Rilanciare l’occupazione licenziando tutti. Non è una barzelletta per dementi, ma il programma di questo governo. Difficile non cogliere la vera sostanza del jobs act (facilitare i licenziamenti, non le assunzioni) quando si assiste al litigio in diretta tra ministri, sottosegretari, consulenti, aficionados sulla “interpretazione autentica” da dare al testo uscito dal consiglio dei ministri e pubblicato sul sito del governo (e anche su Contropiano).
Ha aperto le danze Pietro Ichino, giuslavorista passato dalla Cgil alla corte di Mario Monti, che ha protestato perché – a suo dire – la possibilità di licenziare gli statali esattamente come i lavoratori dipendenti del settore privato era compresa nel testo approvato dal Cdm il 24 dicembre: «Quando il governo ha deciso di non escludere dal campo di applicazione i nuovi assunti nel pubblico impiego erano presenti anche Poletti e Madia». Ovvero i due ministri che avevano immediatamente “precisato” che invece l’esclusione degli statali dal campo di applicabilità dell’antica.nuova disciplina sui licenziamenti.
Polemiche governative a parte – un’oscena gara a chi è più crudele nei confronti dei lavoratori dipendenti di ogni ordine e grado – ci sembra evidente che nessuno si attende dal jobs act una miracolosa ripresa dell’attività produttiva e quindi anche dell’occupazione. L’unico obiettivo – ormai esplicito – è quello di dar mano libera ai licenziamenti, senza più l’impiccio del ricorso al giudice del lavoro che poteva deciderela “reintegra”.
La licenziabilità immediata e generalizzata non possiede del resto alcun senso economico, se non quello di seppellire la conflittualità sindacale su norme, salari, ritmi e sicureza nel lavoro, con la minaccia esplicita dell’espulsione dal luogo di lavoro.

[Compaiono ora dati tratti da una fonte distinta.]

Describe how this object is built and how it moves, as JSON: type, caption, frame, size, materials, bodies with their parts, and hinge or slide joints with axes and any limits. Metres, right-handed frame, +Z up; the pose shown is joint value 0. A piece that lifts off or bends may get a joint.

Ma per quale motivo gli statali dovrebbero essere esclusi da questa tagliola? Il ragionamento di Ichino sarebbe logico se fosse supportato da una qualche consapevolezza giuridica (anche negli specialisti del settore, insomma, alcune nozioni possono andare smarrite sotto l’ossessione “licenzista”). Sono le stesse furbizie criminali del jobs act a portare a questo risultato. Per rendere facile il licenziamento, infatti, viene allargato all’infinito il campo dei “motivi economici e di ristrutturazione”. E va da sé che lo Stato non può accampare “motivi economici” per licenziare il personale se non dopo aver dichiarato fallimento.
L’altro elemento “chiarificatore” è arrivato dallo stesso Renzi, che ha provato a tirarsi fuori dal litigio rimettendo la questione alla discussione in Parlamento. Per uno che usa la questione di fiducia un giorno sì e l’altro pure non c’è male, come battuta… Sembra chiaro, quindi che Renzi intenda far sua la posizione di Ichino, contando sull’entusiatico apporto di berlusconiani nuovi e vecchi, residui montiani e paccottiglia varia.
Mentre in giro ancora vanno cianciando quelli che, a forza di politica “di riduzione del danno”, hanno costantemente contribuito ad abbassare le tutele dei lavoratori. Ora che non ci sono più, insistono ancora…
Nel pomeriggio Renzi ha smentito confermando, nel suo stile gesuitico e strafottente: “in Consiglio dei ministri ho proposto io di togliere la norma” sui dipendenti pubblici “perché non aveva senso inserirla in un provvedimento che parla di altro. Il Jobs act non si occupa di disciplinare i rapporti del pubblico impiego. Le regole del lavoro pubblico le riprenderemo nel ddl Madia. La mia idea è che chi sbaglia nel Pubblico paghi. Per chi non lavora bene perché non è messo in condizione di farlo, la responsabilità va attribuita ai dirigenti. Ma per i cosiddetti fannulloni va messa la condizione di mandarli a casa. Ma questo argomento prenderà corpo a febbraio o marzo”.